Police have shut down 347 shops selling rice wine and 36 producers in Kompong Chhnang province’s Kampong Leng district after 131 people became sick from drinking a tainted product and eight people died.

The Ministry of Commerce’s Department of Consumer Protection, Competition and Fraud Repression (CPCFR) said on December 1 the rice wine contained high levels of Methanol.

CPCFR’s officers worked in collaboration with police to check suspected sellers and producers in Teuk Phos district’s Chieb commune and eight other locations – three in Teuk Phos district and five in Kampong Tralach district.

The poisoning occurred at a November 28 funeral, but there have been more in the region.

“CPCFR’s officers collected 73 samples of rice wine to analyse at CPCFR’s, lab,” the CPCFR said in a report.

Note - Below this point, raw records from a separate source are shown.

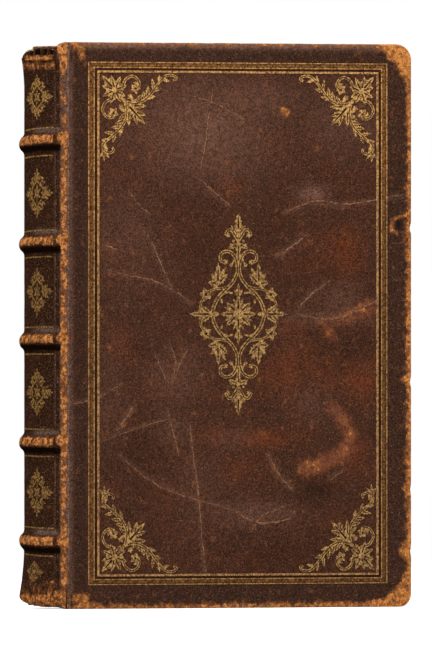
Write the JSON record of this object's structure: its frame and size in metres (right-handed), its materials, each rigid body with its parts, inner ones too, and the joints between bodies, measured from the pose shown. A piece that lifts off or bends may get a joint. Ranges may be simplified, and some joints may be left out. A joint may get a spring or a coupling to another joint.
{
  "type": "antique leather-bound book",
  "caption": "Old book in worn dark brown leather with raised bands and gilt tooling, standing on its tail, with covers that open.",
  "frame": {"origin": "middle of the book's footprint, on the surface it stands on", "axes": "+Z from tail to head, +X from spine to fore-edge, -Y out of the front cover"},
  "size_m": [0.1676, 0.0304, 0.23],
  "materials": {
    "leather": "worn, softly polished",
    "gilt": "rubbed gold leaf",
    "paper": "matt, browned",
    "pasteboard": "matt",
    "hemp": "matt twisted cord",
    "silk": "dull, faded thread"
  },
  "bodies": {
    "text_block": {"section_1": "paper", "section_2": "paper", "section_3": "paper", "section_4": "paper", "section_5": "paper", "section_6": "paper", "section_7": "paper", "section_8": "paper", "front_flyleaf": "paper", "back_flyleaf": "paper", "sewing_cord_1": "hemp", "sewing_cord_2": "hemp", "sewing_cord_3": "hemp", "sewing_cord_4": "hemp", "sewing_cord_5": "hemp", "spine_lining_1": "paper", "spine_lining_2": "paper", "spine_lining_3": "paper", "spine_lining_4": "paper", "spine_lining_5": "paper", "spine_lining_6": "paper", "headband": "silk", "tailband": "silk", "spine_leather": "leather", "gilt_spine_1": "gilt", "gilt_spine_2": "gilt", "gilt_spine_3": "gilt", "gilt_spine_4": "gilt", "gilt_spine_5": "gilt", "gilt_spine_6": "gilt", "gilt_line_below_1": "gilt", "gilt_line_below_2": "gilt", "gilt_line_below_3": "gilt", "gilt_line_below_4": "gilt", "gilt_line_below_5": "gilt", "gilt_line_above_1": "gilt", "gilt_line_above_2": "gilt", "gilt_line_above_3": "gilt", "gilt_line_above_4": "gilt", "gilt_line_above_5": "gilt"},
    "front_cover": {"front_leather": "leather", "front_board": "pasteboard", "front_pastedown": "paper", "front_outer_fillet": "gilt", "front_inner_fillet": "gilt", "gilt_centre": "gilt", "gilt_corner_head_spine": "gilt", "gilt_corner_head_fore": "gilt", "gilt_corner_tail_spine": "gilt", "gilt_corner_tail_fore": "gilt"},
    "back_cover": {"back_leather": "leather", "back_board": "pasteboard", "back_pastedown": "paper", "back_outer_fillet": "gilt", "back_inner_fillet": "gilt"}
  },
  "joints": [
    {"name": "front_joint", "type": "hinge", "parent": "text_block", "child": "front_cover", "pos_m": [-0.07527, -0.01515, 0.115], "axis": [0, 0, -1], "range_deg": [0, 180]},
    {"name": "back_joint", "type": "hinge", "parent": "text_block", "child": "back_cover", "pos_m": [-0.07527, 0.01515, 0.115], "axis": [0, 0, 1], "range_deg": [0, 180]}
  ]
}
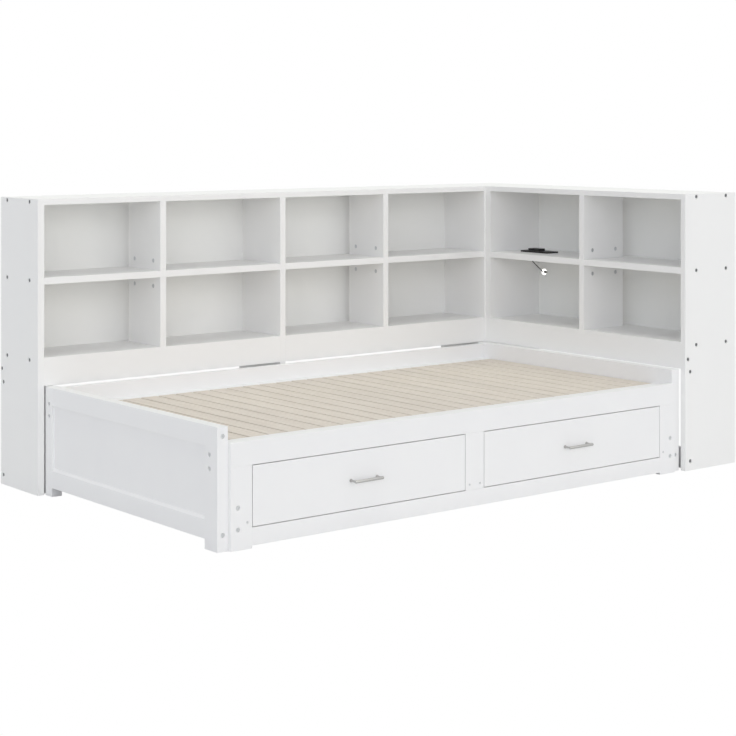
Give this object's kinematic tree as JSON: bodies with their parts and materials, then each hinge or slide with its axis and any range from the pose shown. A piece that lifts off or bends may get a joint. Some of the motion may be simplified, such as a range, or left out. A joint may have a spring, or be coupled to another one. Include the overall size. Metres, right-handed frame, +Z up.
{
  "type": "twin storage bed with corner bookcases",
  "caption": "White twin slatted bed with inset storage drawers below, set inside an L of open bookcases with a charging plate and a small reading lamp.",
  "frame": {"origin": "middle of the footprint, on the floor", "axes": "+X along the bed from the footboard to the headboard, +Y from the drawer fronts to the back bookcase, +Z up"},
  "size_m": [2.328, 1.3704, 1.008],
  "materials": {
    "white_paint": "satin white paint",
    "slat_wood": "pale unpainted softwood",
    "drawer_box_wood": "clear sealed pale wood",
    "zinc_steel": "zinc plated",
    "black_oxide_steel": "black oxide",
    "handle_nickel": "brushed nickel",
    "black_plastic": "fine matte",
    "lamp_metal": "dark satin",
    "opal_lens": "opal diffuser"
  },
  "bodies": {
    "frame": {"footboard_posts": "white_paint", "footboard_rails": "white_paint", "footboard_panel": "white_paint", "headboard_posts": "white_paint", "headboard_rails": "white_paint", "headboard_panel": "white_paint", "front_top_rail": "white_paint", "front_stiles": "white_paint", "front_bottom_rail": "white_paint", "front_corner_battens": "white_paint", "runner_battens": "white_paint", "front_side_rail": "white_paint", "back_side_rail": "white_paint", "slat_ledges": "white_paint", "bed_slats": "slat_wood", "centre_beam": "white_paint", "centre_legs": "white_paint", "slide_outer_members": "zinc_steel", "back_case_top": "white_paint", "back_case_end_panels": "white_paint", "back_case_inner_panels": "white_paint", "back_case_mid_shelves": "white_paint", "back_case_bottom_shelves": "white_paint", "back_case_dividers": "white_paint", "back_case_back_panels": "white_paint", "back_case_aprons": "white_paint", "back_case_base_rails": "white_paint", "side_case_top": "white_paint", "side_case_front_panel": "white_paint", "side_case_far_panel": "white_paint", "side_case_mid_shelf": "white_paint", "side_case_bottom_shelf": "white_paint", "side_case_dividers": "white_paint", "side_case_back_panel": "white_paint", "side_case_apron": "white_paint", "side_case_base_rails": "white_paint", "bed_bolts": "zinc_steel", "case_bolts": "black_oxide_steel", "runner_screws": "zinc_steel", "cam_locks": "zinc_steel", "charging_plate": "black_plastic", "charging_sockets": "black_plastic", "lamp_base": "lamp_metal"},
    "left_drawer": {"left_slide_inner_members": "zinc_steel", "left_drawer_front": "white_paint", "left_drawer_sides": "drawer_box_wood", "left_drawer_bottom": "drawer_box_wood", "left_drawer_back": "drawer_box_wood", "left_drawer_handle": "handle_nickel"},
    "right_drawer": {"right_slide_inner_members": "zinc_steel", "right_drawer_front": "white_paint", "right_drawer_sides": "drawer_box_wood", "right_drawer_bottom": "drawer_box_wood", "right_drawer_back": "drawer_box_wood", "right_drawer_handle": "handle_nickel"},
    "left_runner": {"left_slide_middle_members": "zinc_steel"},
    "right_runner": {"right_slide_middle_members": "zinc_steel"},
    "lamp_arm": {"lamp_neck": "lamp_metal"},
    "lamp_light": {"lamp_head": "lamp_metal", "lamp_lens": "opal_lens"}
  },
  "joints": [
    {"name": "left_drawer_slide", "type": "slide", "parent": "frame", "child": "left_drawer", "axis": [0, -1, 0], "range_m": [0, 0.4]},
    {"name": "right_drawer_slide", "type": "slide", "parent": "frame", "child": "right_drawer", "axis": [0, -1, 0], "range_m": [0, 0.4]},
    {"name": "left_runner_slide", "type": "slide", "parent": "frame", "child": "left_runner", "axis": [0, -1, 0], "range_m": [0, 0.2]},
    {"name": "right_runner_slide", "type": "slide", "parent": "frame", "child": "right_runner", "axis": [0, -1, 0], "range_m": [0, 0.2]},
    {"name": "lamp_swivel", "type": "hinge", "parent": "frame", "child": "lamp_arm", "pos_m": [1.011, 0.2732, 0.7127], "axis": [0, 0, 1], "range_deg": [-90, 90]},
    {"name": "lamp_tilt", "type": "hinge", "parent": "lamp_arm", "child": "lamp_light", "pos_m": [1.027, 0.2012, 0.6612], "axis": [1, 0, 0], "range_deg": [-60, 60]}
  ],
  "couplings": [
    {"joint": "left_runner_slide", "follows": "left_drawer_slide", "ratio": 0.5},
    {"joint": "right_runner_slide", "follows": "right_drawer_slide", "ratio": 0.5}
  ]
}
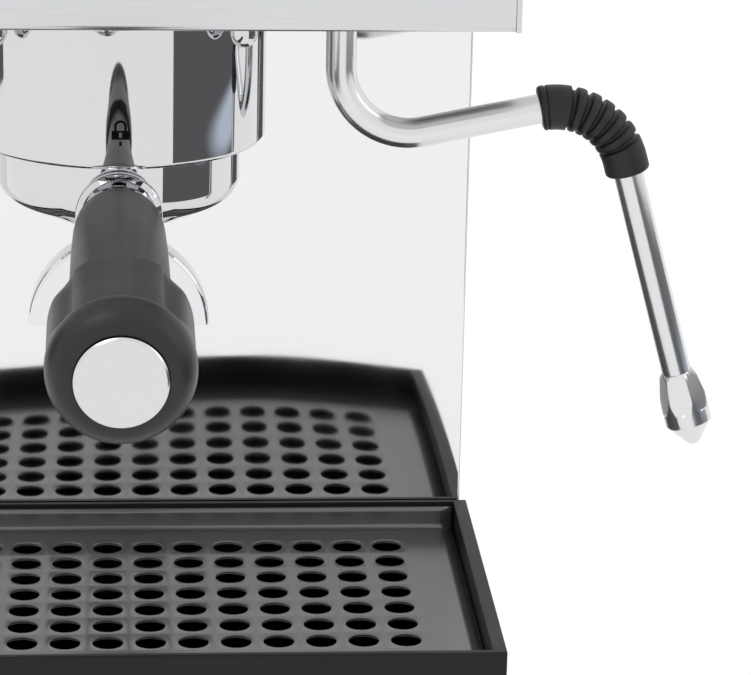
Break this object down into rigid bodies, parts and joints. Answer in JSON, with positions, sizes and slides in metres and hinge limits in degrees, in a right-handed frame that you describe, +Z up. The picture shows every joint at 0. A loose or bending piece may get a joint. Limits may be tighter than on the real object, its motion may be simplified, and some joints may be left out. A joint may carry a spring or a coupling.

Sample testing shows the rice wine retrieved from Kampong Chhnang province contained high levels of methanol from 10.5 per cent to 17.25 per cent, which is above the legal level.

Kampong Leng district deputy police chief Seang Bunsan told The Post that 347 shops were told not sell anymore.

Police have not arrested anyone although one more person has died after drinking on his farm, the provincial Department of Health director Prak Vun said.

He said three people remained in serious condition at Calmette Hospital in Phnom Penh.

The CPCFR called on people to stop drinking alcohol with no proper benchmark or specific source because it is cause dangers.